++++ EXTRACTED MATERIAL ++++

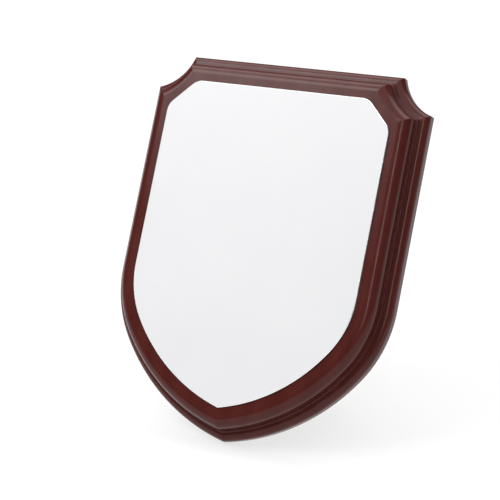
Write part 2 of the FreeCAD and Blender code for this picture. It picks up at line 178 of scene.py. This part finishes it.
def mahogany_lacquer():
    """Red-brown stained wood under satin lacquer, its grain running up the board, its edges lightened
    partly by wear and partly by a painted highlight.
    """
    material, nodes = new_material("mahogany_lacquer")
    where = position(nodes)
    along = nodes.stretch(where, (1.0, 0.05, 1.0))
    tone = nodes.noise(nodes.stretch(where, (1.0, 0.3, 1.0)), scale=16, detail=3)
    bands = nodes.add("ShaderNodeTexWave", Vector=along, Scale=21, Distortion=9.0, Detail=4,
                      Detail_Scale=1.3).outputs[1]
    streaks = nodes.noise(along, scale=620, detail=4)
    specks = nodes.noise(nodes.stretch(where, (1.0, 0.04, 1.0)), scale=2300, detail=1)
    pores = nodes.remap(specks, 0.62, 0.72)
    grain = nodes.maths("ADD", nodes.maths("MULTIPLY", bands, 0.3), nodes.maths("MULTIPLY", streaks, 0.45))
    shade = nodes.maths("ADD", grain, nodes.maths("MULTIPLY", tone, 0.5))
    colour = nodes.mix(nodes.remap(shade, 0.38, 0.88), WOOD_DARK, WOOD_LIGHT)
    colour = nodes.mix(nodes.maths("MULTIPLY", pores, 0.5), colour, WOOD_PORE)
    eased = eased_edges(nodes, WOOD_EASE)
    wear_and_highlight = edges_worn_and_highlit(nodes, eased, where, patch_scale=90)
    # edges lightened: partly wear through the lacquer, partly a painted highlight along the arrises and the
    # ledge
    colour = nodes.mix(nodes.maths("MULTIPLY", wear_and_highlight, 0.8), colour, WOOD_RUBBED_AND_HIGHLIT)
    smears = nodes.noise(where, scale=45, detail=4)
    roughness = nodes.maths("ADD", nodes.remap(smears, 0.3, 0.7, 0.17, 0.25),
                            nodes.maths("MULTIPLY", wear_and_highlight, 0.12))
    relief = nodes.maths("SUBTRACT", nodes.maths("MULTIPLY", streaks, 0.4), pores)
    nodes.surface(Base_Color=colour, Roughness=roughness, Specular_IOR_Level=0.24,
                  Normal=nodes.bump(relief, depth=0.000006, normal=eased))
    return material


PLATE_WHITE = (0.690, 0.690, 0.700)
PLATE_SHADE = (0.674, 0.675, 0.686)
BARE_METAL = (0.900, 0.900, 0.905)


def white_enamel():
    """White satin enamel on aluminium, whose bevelled edge is cut bright."""
    material, nodes = new_material("white_enamel")
    where = position(nodes)
    clouds = nodes.noise(where, scale=22, detail=3)
    peel = nodes.noise(where, scale=1100, detail=2)
    normal = nodes.add("ShaderNodeNewGeometry").outputs["Normal"]
    bare = nodes.remap(nodes.dot(normal, tuple(FACE_NORMAL)), 0.97, 0.90)
    strokes = nodes.noise(nodes.stretch(where, (1.0, 1.0, 12.0)), scale=900, detail=2)
    colour = nodes.mix(nodes.remap(clouds, 0.3, 0.7), PLATE_SHADE, PLATE_WHITE)
    colour = nodes.mix(bare, colour, BARE_METAL)
    polish = nodes.maths("MULTIPLY", bare, nodes.remap(strokes, 0.3, 0.7, -0.16, -0.08))
    roughness = nodes.maths("ADD", nodes.remap(clouds, 0.3, 0.7, 0.32, 0.38), polish)
    nodes.surface(Base_Color=colour, Metallic=bare, Roughness=roughness, Specular_IOR_Level=0.4,
                  Normal=nodes.bump(peel, depth=0.000002, normal=eased_edges(nodes, PLATE_EASE)))
    return material


def metal(name, dark, light, roughness, brushing, edge_colour, depth):
    """Worked metal: clouded colour, brushed roughness and relief, edges rubbed brighter."""
    material, nodes = new_material(name)
    where = position(nodes)
    clouds = nodes.noise(where, scale=110, detail=5, distortion=0.4)
    strokes = nodes.noise(nodes.stretch(where, brushing), scale=1500, detail=3)
    specks = nodes.remap(nodes.noise(where, scale=900, detail=1), 0.66, 0.74)
    eased = eased_edges(nodes, METAL_EASE)
    wear_and_highlight = edges_worn_and_highlit(nodes, eased, where, patch_scale=350)
    colour = nodes.mix(nodes.remap(clouds, 0.3, 0.7), dark, light)
    colour = nodes.mix(nodes.maths("MULTIPLY", specks, 0.2), colour, tuple(0.6 * part for part in dark))
    colour = nodes.mix(nodes.maths("MULTIPLY", wear_and_highlight, 0.7), colour, edge_colour)
    shine = nodes.maths("ADD", nodes.remap(strokes, 0.3, 0.7, roughness - 0.02, roughness + 0.03),
                        nodes.remap(clouds, 0.3, 0.7, -0.02, 0.03))
    nodes.surface(Base_Color=colour, Metallic=1.0, Roughness=shine,
                  Normal=nodes.bump(strokes, depth, eased))
    return material


def rubber(name, dark, light):
    """Moulded rubber: matt, faintly dusty, paler where its edges have been rubbed."""
    material, nodes = new_material(name)
    where = position(nodes)
    dust = nodes.noise(where, scale=240, detail=5, distortion=0.4)
    pits = nodes.noise(where, scale=2600, detail=3)
    eased = eased_edges(nodes, RUBBER_EASE)
    wear_and_highlight = edges_worn_and_highlit(nodes, eased, where, patch_scale=300)
    colour = nodes.mix(nodes.remap(dust, 0.35, 0.75), dark, light)
    colour = nodes.mix(nodes.maths("MULTIPLY", wear_and_highlight, 0.5), colour, tuple(1.8 * part for part in light))
    nodes.surface(Base_Color=colour, Roughness=nodes.remap(dust, 0.3, 0.7, 0.55, 0.75),
                  Specular_IOR_Level=0.35, Normal=nodes.bump(pits, depth=0.00001, normal=eased))
    return material


def paper_tape():
    """Edge of a thin sheet of double-sided tape: fibrous and slightly yellowed."""
    material, nodes = new_material("paper_tape")
    where = position(nodes)
    fibres = nodes.noise(nodes.stretch(where, (1.0, 0.3, 1.0)), scale=1800, detail=4, distortion=0.8)
    stain = nodes.noise(where, scale=60, detail=3)
    colour = nodes.mix(nodes.remap(stain, 0.35, 0.7), (0.62, 0.58, 0.47), (0.72, 0.69, 0.60))
    nodes.surface(Base_Color=colour, Roughness=nodes.remap(fibres, 0.3, 0.7, 0.6, 0.8),
                  Normal=nodes.bump(fibres, depth=0.00001, normal=eased_edges(nodes, TAPE_EASE)))
    return material


def finish_cad_nodes():
    """Give every CAD node its finish."""
    crossways, lengthways, outwards = (0.05, 1.0, 1.0), (1.0, 0.05, 1.0), (1.0, 1.0, 0.05)
    zinc = metal("zinc_steel", dark=(0.50, 0.52, 0.54), light=(0.60, 0.61, 0.62), roughness=0.36,
                 brushing=lengthways, edge_colour=(0.74, 0.74, 0.74), depth=0.000004)
    screw = metal("screw_steel", dark=(0.40, 0.40, 0.39), light=(0.55, 0.55, 0.53), roughness=0.28,
                  brushing=outwards, edge_colour=(0.72, 0.72, 0.70), depth=0.000003)
    brass = metal("brassed_steel", dark=(0.61, 0.43, 0.18), light=(0.68, 0.50, 0.23), roughness=0.3,
                  brushing=crossways, edge_colour=(0.80, 0.66, 0.40), depth=0.000001)
    pin = metal("pin_steel", dark=(0.45, 0.44, 0.42), light=(0.58, 0.57, 0.55), roughness=0.25,
                brushing=crossways, edge_colour=(0.72, 0.71, 0.69), depth=0.000002)
    finishes = {
        "shield_board": mahogany_lacquer(),
        "engraving_plate": white_enamel(),
        "plate_adhesive": paper_tape(),
        "keyhole_hanger": zinc,
        "hanger_screws": screw,
        "bracket_screws": screw,
        "strut_bracket": brass,
        "strut_leg": brass,
        "strut_hinge_pin": pin,
        "strut_foot": rubber("foot_rubber", (0.012, 0.012, 0.013), (0.030, 0.030, 0.031)),
        "wall_bumpers": rubber("bumper_rubber", (0.035, 0.033, 0.030), (0.060, 0.057, 0.052)),
    }
    for name, material in finishes.items():
        slots = frame["nodes"][name].data.materials
        slots.clear()
        slots.append(material)


# ---- camera and lights ---------------------------------------------------------------------


def camera_axes():
    """Right, up and forward for the camera's azimuth, elevation and roll."""
    turn = math.radians(CAMERA_AZIMUTH)
    tilt = math.radians(CAMERA_ELEVATION)
    right = Vector((math.cos(turn), math.sin(turn), 0))
    forward = Vector((-math.sin(turn) * math.cos(tilt), math.cos(turn) * math.cos(tilt), -math.sin(tilt)))
    roll = Matrix.Rotation(-math.radians(CAMERA_ROLL), 3, forward)
    return roll @ right, roll @ right.cross(forward), forward


def make_camera():
    right, up, forward = camera_axes()
    data = bpy.data.cameras.new("camera")
    data.lens = CAMERA_LENS
    data.sensor_width = 36
    data.clip_start = 0.01
    camera = bpy.data.objects.new("camera", data)
    place = FACE_MIDDLE - CAMERA_AIM_RIGHT * right - CAMERA_AIM_UP * up - CAMERA_DISTANCE * forward
    turned = Matrix((right, up, -forward)).transposed().to_4x4()
    camera.matrix_world = Matrix.Translation(place) @ turned
    bpy.context.scene.collection.objects.link(camera)
    bpy.context.scene.camera = camera


def softbox(name, azimuth, elevation, distance, size, radiance):
    """Rectangular light facing the object; radiance is what a mirror would show of it."""
    turn, tilt = math.radians(azimuth), math.radians(elevation)
    way = Vector((math.sin(turn) * math.cos(tilt), -math.cos(turn) * math.cos(tilt), math.sin(tilt)))
    data = bpy.data.lights.new(name, "AREA")
    data.shape = "RECTANGLE"
    data.size, data.size_y = size
    data.energy = radiance * math.pi * data.size * data.size_y
    light = bpy.data.objects.new(name, data)
    light.location = CENTRE + distance * way
    light.rotation_mode = "QUATERNION"
    light.rotation_quaternion = way.to_track_quat("Z", "Y")
    bpy.context.scene.collection.objects.link(light)


def make_sky():
    """Even, soft light from overhead that reaches the whole floor."""
    data = bpy.data.lights.new("sky", "SUN")
    data.energy = SKY_STRENGTH
    data.angle = math.radians(SKY_SPREAD)
    light = bpy.data.objects.new("sky", data)
    light.rotation_euler = (math.radians(8), 0, math.radians(-10))
    bpy.context.scene.collection.objects.link(light)


def make_floor():
    """White floor, lit from below as well, as on a light table: its shadows stay faint."""
    corners = [(x * FLOOR_REACH, y * FLOOR_REACH, 0) for x, y in ((-1, -1), (1, -1), (1, 1), (-1, 1))]
    mesh = bpy.data.meshes.new("floor")
    mesh.from_pydata(corners, [], [(0, 1, 2, 3)])
    floor = bpy.data.objects.new("floor", mesh)
    bpy.context.scene.collection.objects.link(floor)
    material, nodes = new_material("floor")
    nodes.surface(Base_Color=(FLOOR_GREY, FLOOR_GREY, FLOOR_GREY, 1), Roughness=1.0, Specular_IOR_Level=0.0,
                  Emission_Color=(1, 1, 1, 1), Emission_Strength=FLOOR_GLOW)
    mesh.materials.append(material)


def make_world():
    world = bpy.data.worlds.new("studio")
    world.use_nodes = True
    nodes = Nodes(world.node_tree)
    background = nodes.add("ShaderNodeBackground", Color=(1, 1, 1, 1), Strength=ROOM_LIGHT)
    nodes.add("ShaderNodeOutputWorld", Surface=background.outputs[0])
    bpy.context.scene.world = world


def make_studio():
    bpy.context.scene.view_settings.view_transform = "Standard"
    make_world()
    make_floor()
    make_sky()
    for name, measures in SOFTBOXES.items():
        softbox(name, *measures)


finish_cad_nodes()
make_camera()
make_studio()
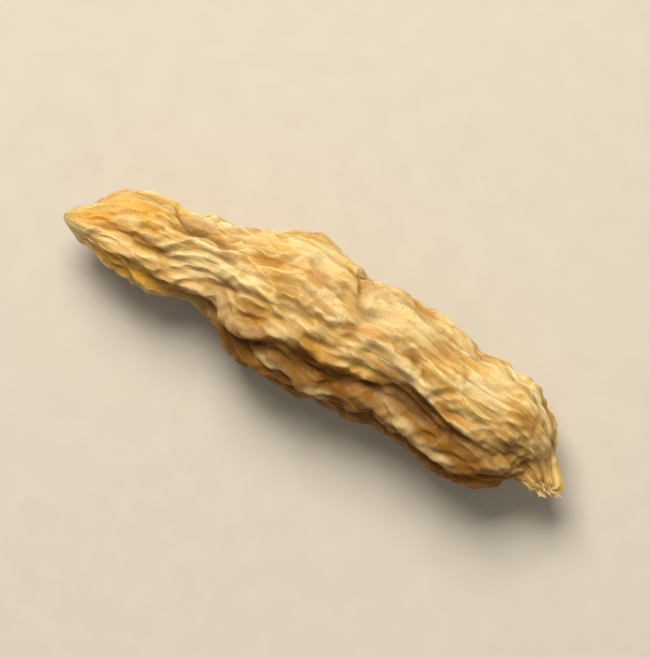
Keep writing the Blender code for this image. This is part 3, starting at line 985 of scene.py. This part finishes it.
def make_tuber():
    """The skin with its hair creases, and the fibres that fray out of its torn end."""
    mesh = skin_mesh()
    torn = torn_face(mesh)
    declare(grown(mesh, "tuber_skin", crease_tree(), CREASE_SIZES, root_skin()))
    declare(grown(torn, "frayed_fibres", fibre_tree(), FIBRE_SIZES, root_fibre()))


# The room

# The tuber lies this far off level in the picture, and the camera turns instead
PICTURE_TURN = np.radians(25.3)
CAMERA_HEIGHT = 0.265

# Half the floor's width, and the hair's breadth that it lies under the tuber
FLOOR_HALF = 0.6
FLOOR_GAP = 0.02 * MM


def make_floor():
    half = FLOOR_HALF
    corners = [(-half, -half), (half, -half), (half, half), (-half, half)]
    mesh = bpy.data.meshes.new("floor")
    mesh.from_pydata([(x, y, -FLOOR_GAP) for x, y in corners], [], [(0, 1, 2, 3)])
    mesh.materials.append(matt_paper())
    floor = bpy.data.objects.new("floor", mesh)
    bpy.context.scene.collection.objects.link(floor)


def add_lamp(name, place, width, power, colour):
    """A soft square lamp that faces the tuber."""
    lamp = bpy.data.lights.new(name, "AREA")
    lamp.size = width
    lamp.energy = power
    lamp.color = linear(colour)[:3]
    holder = bpy.data.objects.new(name, lamp)
    holder.location = place
    holder.rotation_euler = Vector(place).to_track_quat("Z", "Y").to_euler()
    bpy.context.scene.collection.objects.link(holder)


def make_lights():
    add_lamp("key", (-0.115, 0.15, 0.255), 0.17, 1.17, "#fff4e4")
    add_lamp("fill", (0.2, -0.16, 0.2), 0.25, 0.06, "#fff4e4")
    world = bpy.data.worlds.new("room")
    world.use_nodes = True
    background = world.node_tree.nodes["Background"]
    background.inputs["Color"].default_value = linear("#fffaf2")
    background.inputs["Strength"].default_value = 0.18
    bpy.context.scene.world = world


def make_camera():
    """Looks straight down, with the tuber filling the width of the picture."""
    camera = bpy.data.cameras.new("camera")
    camera.lens = 300
    camera.sensor_width = 36
    camera.clip_start = 0.01
    camera.clip_end = 5
    holder = bpy.data.objects.new("camera", camera)
    bpy.context.scene.collection.objects.link(holder)
    holder.location = (0.0, 0.0, CAMERA_HEIGHT)
    holder.rotation_euler = (0, 0, PICTURE_TURN)
    bpy.context.scene.camera = holder


make_tuber()
make_floor()
make_lights()
make_camera()
bpy.context.scene.view_settings.view_transform = "Standard"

++++

» OBJECTIVE: Every line holding "Blender" should be copied out.

» WRITTEN REPLY:
Write part 2 of the FreeCAD and Blender code for this picture. It picks up at line 178 of scene.py. This part finishes it.
Keep writing the Blender code for this image. This is part 3, starting at line 985 of scene.py. This part finishes it.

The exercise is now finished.